Provided material ▸
========================

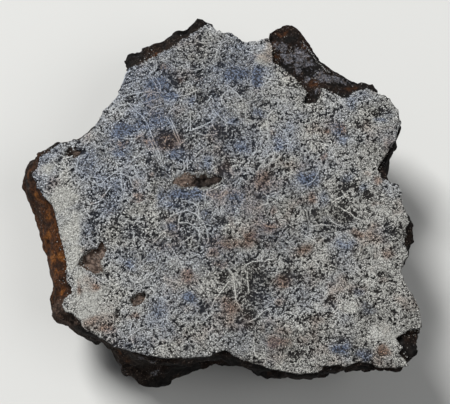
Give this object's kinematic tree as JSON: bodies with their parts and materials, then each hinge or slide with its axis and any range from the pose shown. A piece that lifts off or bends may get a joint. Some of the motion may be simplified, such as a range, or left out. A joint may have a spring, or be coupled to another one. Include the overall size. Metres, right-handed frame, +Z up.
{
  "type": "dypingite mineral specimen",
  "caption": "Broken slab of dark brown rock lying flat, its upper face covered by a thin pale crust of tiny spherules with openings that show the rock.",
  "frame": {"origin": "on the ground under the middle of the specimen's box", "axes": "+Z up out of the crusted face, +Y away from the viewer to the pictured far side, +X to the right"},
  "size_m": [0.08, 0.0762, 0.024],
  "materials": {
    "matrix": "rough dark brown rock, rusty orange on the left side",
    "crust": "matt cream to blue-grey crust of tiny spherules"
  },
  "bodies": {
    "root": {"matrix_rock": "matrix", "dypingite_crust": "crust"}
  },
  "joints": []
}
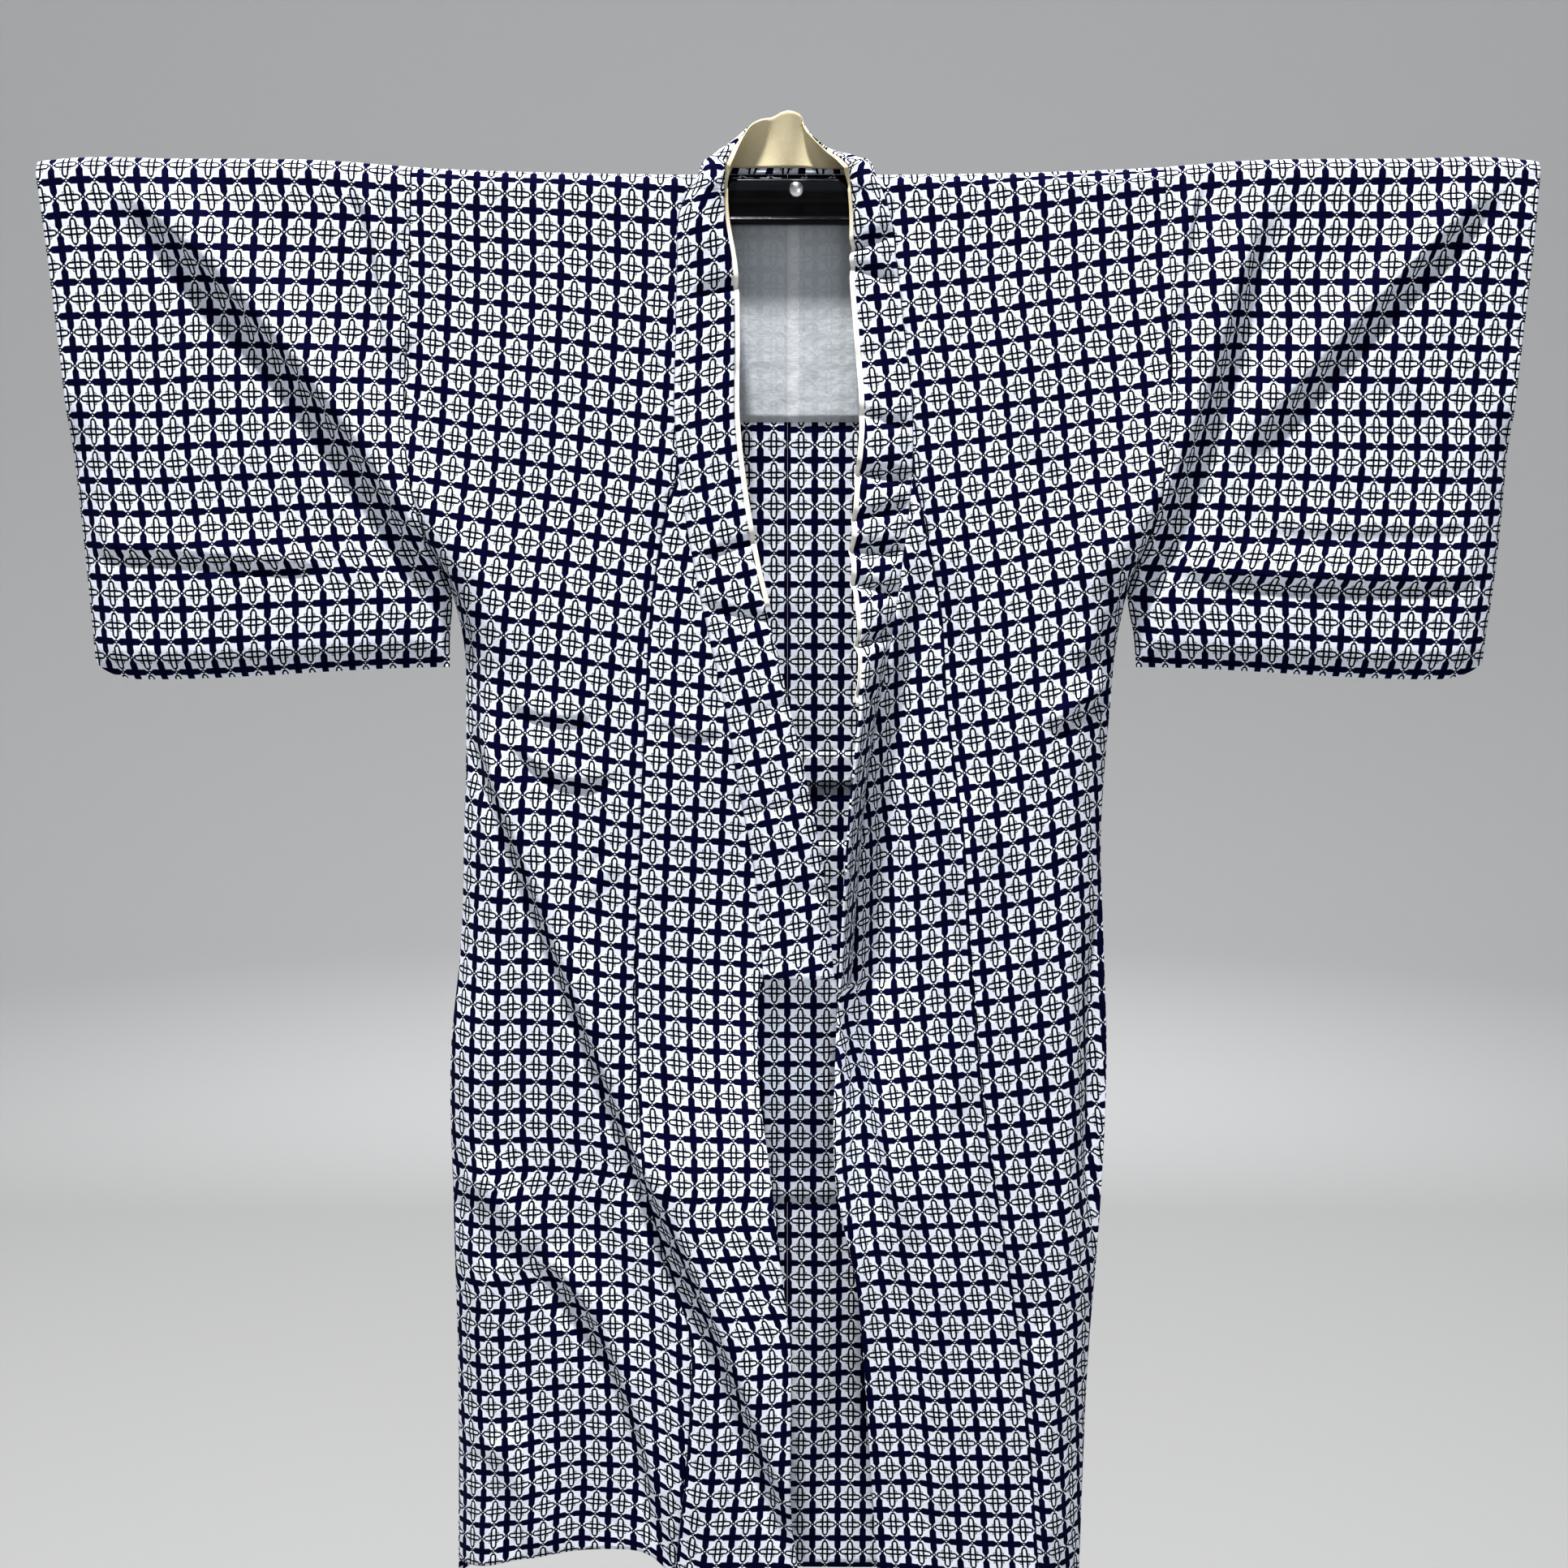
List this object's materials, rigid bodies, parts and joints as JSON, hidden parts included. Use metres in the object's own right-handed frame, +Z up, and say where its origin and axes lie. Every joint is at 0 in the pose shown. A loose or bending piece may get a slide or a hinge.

========================

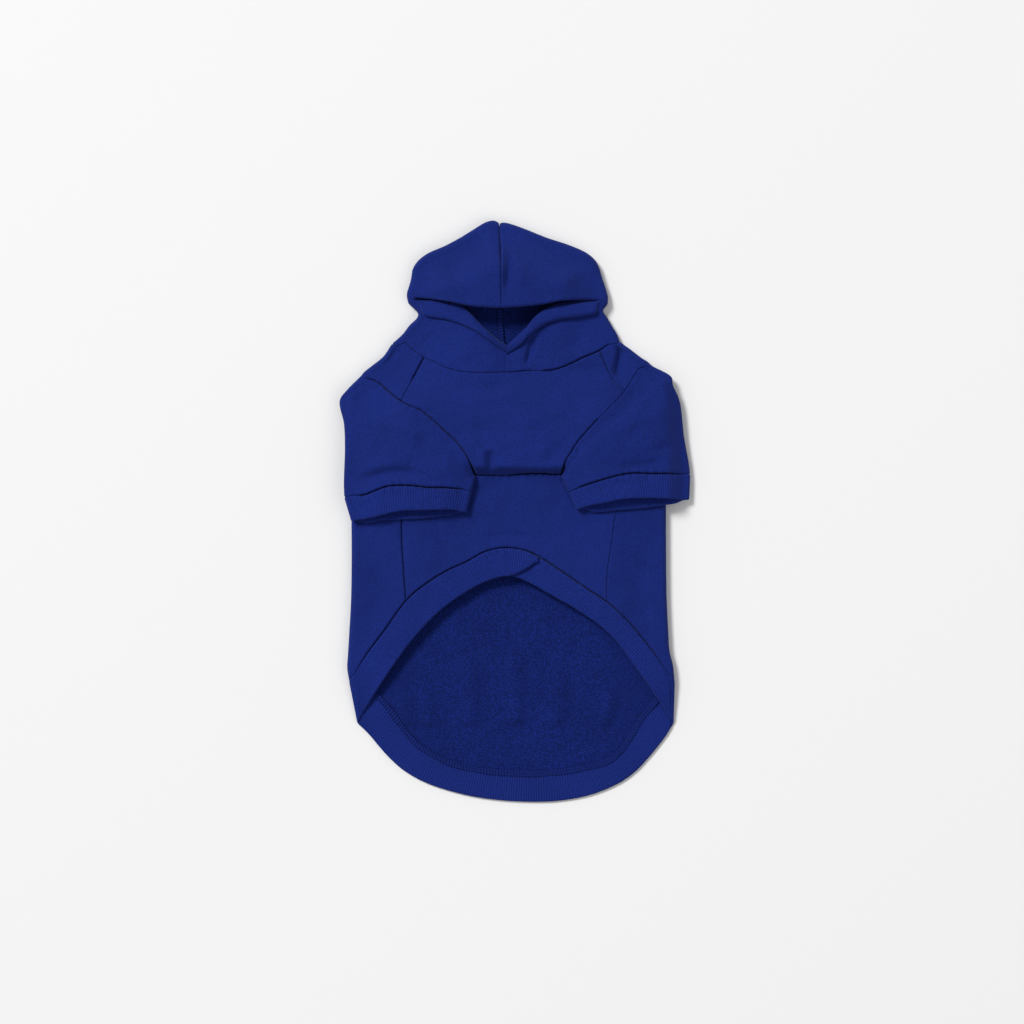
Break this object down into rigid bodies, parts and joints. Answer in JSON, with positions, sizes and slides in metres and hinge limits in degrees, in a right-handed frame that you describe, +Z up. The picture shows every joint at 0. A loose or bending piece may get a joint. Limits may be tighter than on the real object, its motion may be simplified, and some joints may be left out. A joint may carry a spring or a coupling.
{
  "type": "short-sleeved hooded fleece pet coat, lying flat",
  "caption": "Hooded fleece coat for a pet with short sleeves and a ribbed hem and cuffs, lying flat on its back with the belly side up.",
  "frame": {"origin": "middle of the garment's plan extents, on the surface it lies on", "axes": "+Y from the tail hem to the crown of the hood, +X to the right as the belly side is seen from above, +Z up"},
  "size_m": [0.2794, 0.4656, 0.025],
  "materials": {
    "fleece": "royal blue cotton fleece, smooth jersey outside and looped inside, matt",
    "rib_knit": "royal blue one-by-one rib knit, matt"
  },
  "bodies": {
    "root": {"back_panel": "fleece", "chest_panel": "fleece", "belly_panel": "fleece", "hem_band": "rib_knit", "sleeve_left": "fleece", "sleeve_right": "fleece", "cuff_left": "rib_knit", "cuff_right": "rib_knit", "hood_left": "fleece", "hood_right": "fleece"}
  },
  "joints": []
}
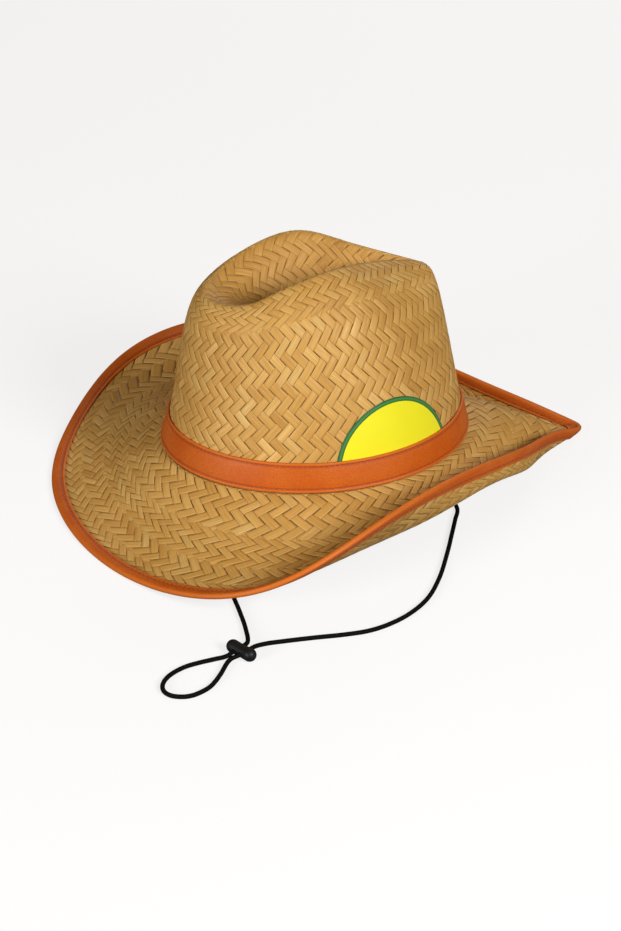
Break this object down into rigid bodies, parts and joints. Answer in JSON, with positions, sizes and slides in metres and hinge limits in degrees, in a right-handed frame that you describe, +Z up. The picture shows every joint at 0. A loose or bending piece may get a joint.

========================

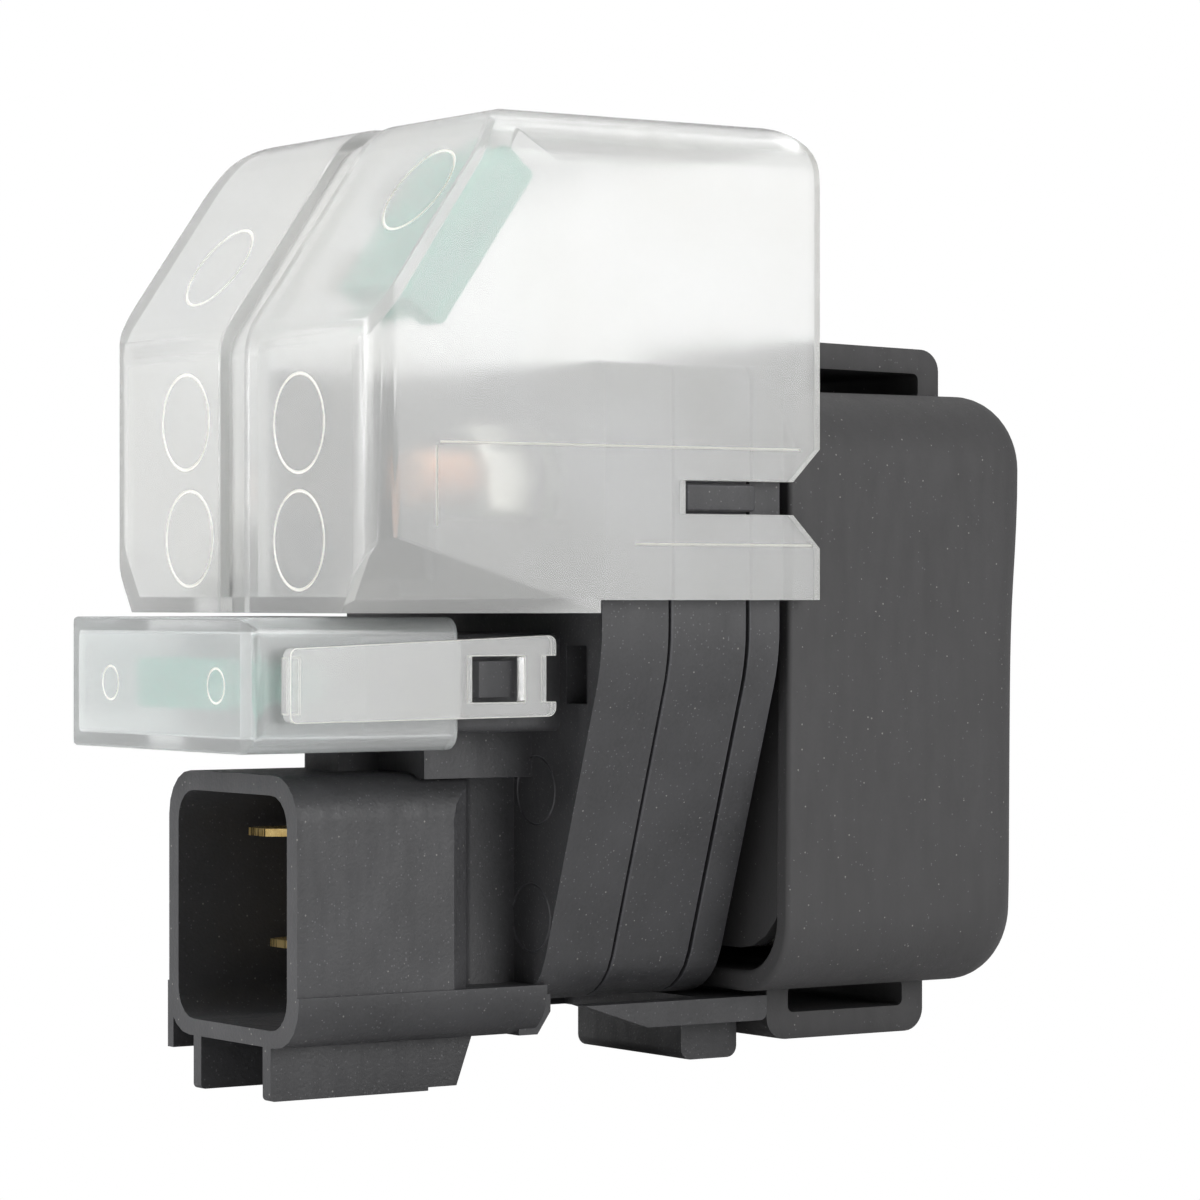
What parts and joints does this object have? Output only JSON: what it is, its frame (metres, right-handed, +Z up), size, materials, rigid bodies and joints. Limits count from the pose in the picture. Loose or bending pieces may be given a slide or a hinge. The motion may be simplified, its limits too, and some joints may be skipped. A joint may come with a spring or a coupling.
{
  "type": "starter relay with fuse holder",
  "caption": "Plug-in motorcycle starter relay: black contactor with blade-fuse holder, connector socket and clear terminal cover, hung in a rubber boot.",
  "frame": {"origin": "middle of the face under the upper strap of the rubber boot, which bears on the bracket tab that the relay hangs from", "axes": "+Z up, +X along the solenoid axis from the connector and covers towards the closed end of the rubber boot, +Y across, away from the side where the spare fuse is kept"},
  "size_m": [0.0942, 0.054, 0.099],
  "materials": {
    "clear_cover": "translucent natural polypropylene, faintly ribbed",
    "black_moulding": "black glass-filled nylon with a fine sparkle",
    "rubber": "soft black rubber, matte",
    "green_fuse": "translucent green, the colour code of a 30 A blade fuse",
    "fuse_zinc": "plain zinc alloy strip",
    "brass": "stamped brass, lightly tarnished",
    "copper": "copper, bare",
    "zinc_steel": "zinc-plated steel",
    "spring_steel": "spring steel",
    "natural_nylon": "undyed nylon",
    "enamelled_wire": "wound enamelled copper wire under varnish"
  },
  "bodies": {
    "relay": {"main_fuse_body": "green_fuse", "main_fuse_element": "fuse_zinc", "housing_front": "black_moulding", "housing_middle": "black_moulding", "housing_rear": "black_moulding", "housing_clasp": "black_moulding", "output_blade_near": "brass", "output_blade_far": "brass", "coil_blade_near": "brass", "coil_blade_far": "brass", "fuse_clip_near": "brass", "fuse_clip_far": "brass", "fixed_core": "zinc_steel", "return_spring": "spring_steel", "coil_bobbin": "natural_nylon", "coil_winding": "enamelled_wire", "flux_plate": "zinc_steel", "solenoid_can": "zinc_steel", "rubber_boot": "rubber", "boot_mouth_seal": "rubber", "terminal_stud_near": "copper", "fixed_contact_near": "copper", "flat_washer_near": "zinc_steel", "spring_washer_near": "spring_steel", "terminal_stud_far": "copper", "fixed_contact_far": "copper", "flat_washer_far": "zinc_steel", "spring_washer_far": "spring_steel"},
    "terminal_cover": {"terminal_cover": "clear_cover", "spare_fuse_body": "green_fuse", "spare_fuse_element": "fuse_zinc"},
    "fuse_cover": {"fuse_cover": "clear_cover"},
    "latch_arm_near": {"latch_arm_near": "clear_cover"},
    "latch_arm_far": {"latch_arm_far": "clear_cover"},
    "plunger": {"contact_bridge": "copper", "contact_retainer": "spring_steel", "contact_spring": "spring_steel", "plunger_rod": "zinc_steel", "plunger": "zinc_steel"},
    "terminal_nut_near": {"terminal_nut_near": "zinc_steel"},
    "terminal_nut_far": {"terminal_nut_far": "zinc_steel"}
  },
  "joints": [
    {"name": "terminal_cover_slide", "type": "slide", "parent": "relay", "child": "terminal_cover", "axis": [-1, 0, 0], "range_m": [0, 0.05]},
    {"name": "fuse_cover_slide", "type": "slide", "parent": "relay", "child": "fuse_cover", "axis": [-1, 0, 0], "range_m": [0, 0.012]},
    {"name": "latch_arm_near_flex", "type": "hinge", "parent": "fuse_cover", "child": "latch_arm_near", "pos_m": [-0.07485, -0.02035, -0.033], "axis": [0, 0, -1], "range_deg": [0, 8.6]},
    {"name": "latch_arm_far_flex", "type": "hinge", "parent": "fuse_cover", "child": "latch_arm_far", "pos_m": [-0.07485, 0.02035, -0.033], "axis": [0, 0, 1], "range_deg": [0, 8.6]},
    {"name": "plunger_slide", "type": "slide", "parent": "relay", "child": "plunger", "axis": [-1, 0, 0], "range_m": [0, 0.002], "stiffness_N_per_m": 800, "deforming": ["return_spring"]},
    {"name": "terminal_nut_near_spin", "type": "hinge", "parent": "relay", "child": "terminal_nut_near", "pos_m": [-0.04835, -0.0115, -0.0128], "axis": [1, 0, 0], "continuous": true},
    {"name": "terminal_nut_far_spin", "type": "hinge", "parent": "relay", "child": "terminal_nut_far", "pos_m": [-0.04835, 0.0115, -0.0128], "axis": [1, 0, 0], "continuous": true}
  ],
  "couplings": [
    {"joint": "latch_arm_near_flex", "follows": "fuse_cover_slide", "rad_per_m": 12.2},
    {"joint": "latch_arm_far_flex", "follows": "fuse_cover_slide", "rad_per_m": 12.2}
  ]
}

========================

What you are asked to do ▸ The lines from the one containing "Give this object's" to the one containing "List this object's", both included, are to be extracted exactly; give no other line.

Final answer ▸
Give this object's kinematic tree as JSON: bodies with their parts and materials, then each hinge or slide with its axis and any range from the pose shown. A piece that lifts off or bends may get a joint. Some of the motion may be simplified, such as a range, or left out. A joint may have a spring, or be coupled to another one. Include the overall size. Metres, right-handed frame, +Z up.
{
  "type": "dypingite mineral specimen",
  "caption": "Broken slab of dark brown rock lying flat, its upper face covered by a thin pale crust of tiny spherules with openings that show the rock.",
  "frame": {"origin": "on the ground under the middle of the specimen's box", "axes": "+Z up out of the crusted face, +Y away from the viewer to the pictured far side, +X to the right"},
  "size_m": [0.08, 0.0762, 0.024],
  "materials": {
    "matrix": "rough dark brown rock, rusty orange on the left side",
    "crust": "matt cream to blue-grey crust of tiny spherules"
  },
  "bodies": {
    "root": {"matrix_rock": "matrix", "dypingite_crust": "crust"}
  },
  "joints": []
}
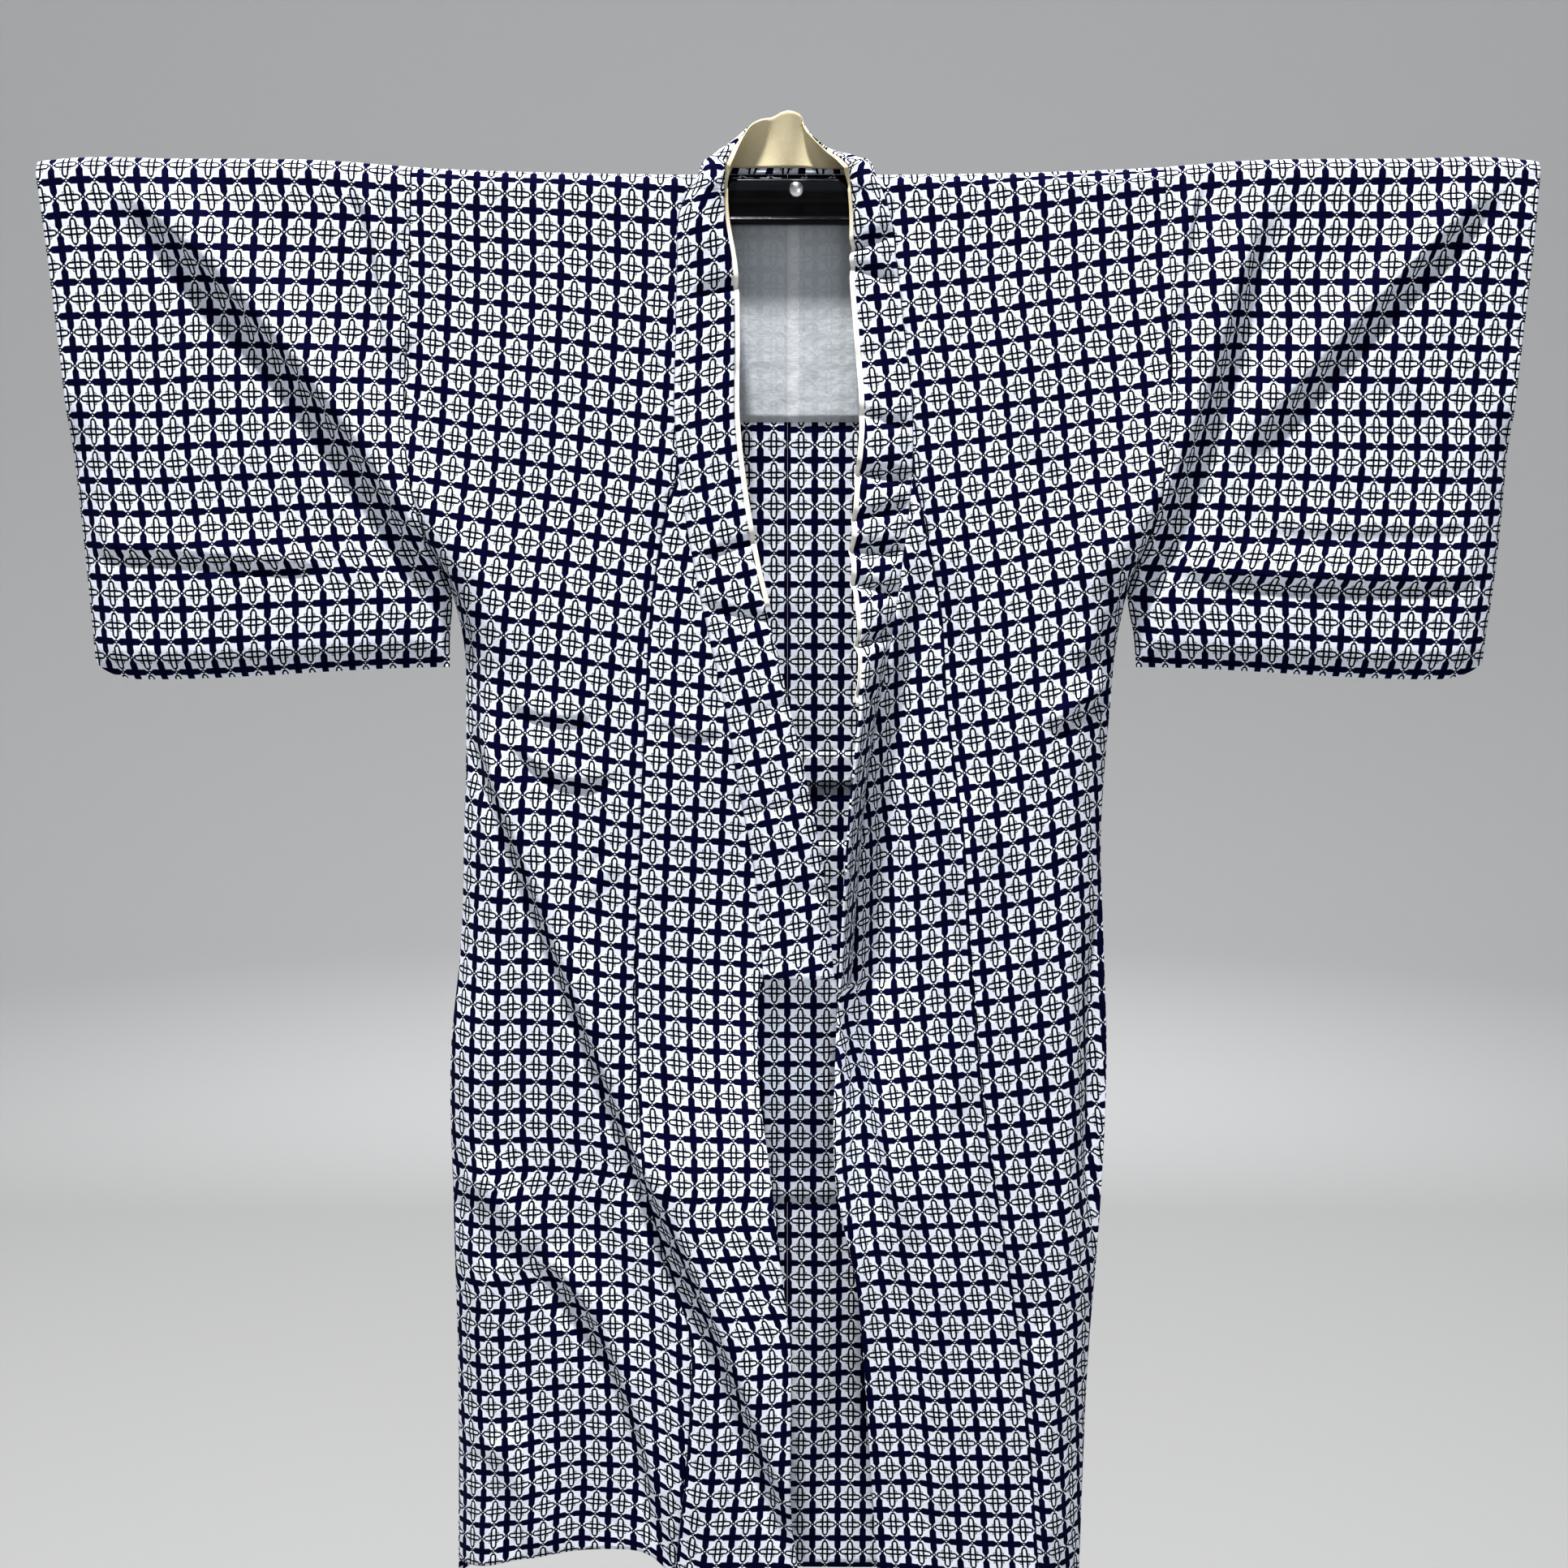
List this object's materials, rigid bodies, parts and joints as JSON, hidden parts included. Use metres in the object's own right-handed frame, +Z up, and say where its origin and axes lie. Every joint is at 0 in the pose shown. A loose or bending piece may get a slide or a hinge.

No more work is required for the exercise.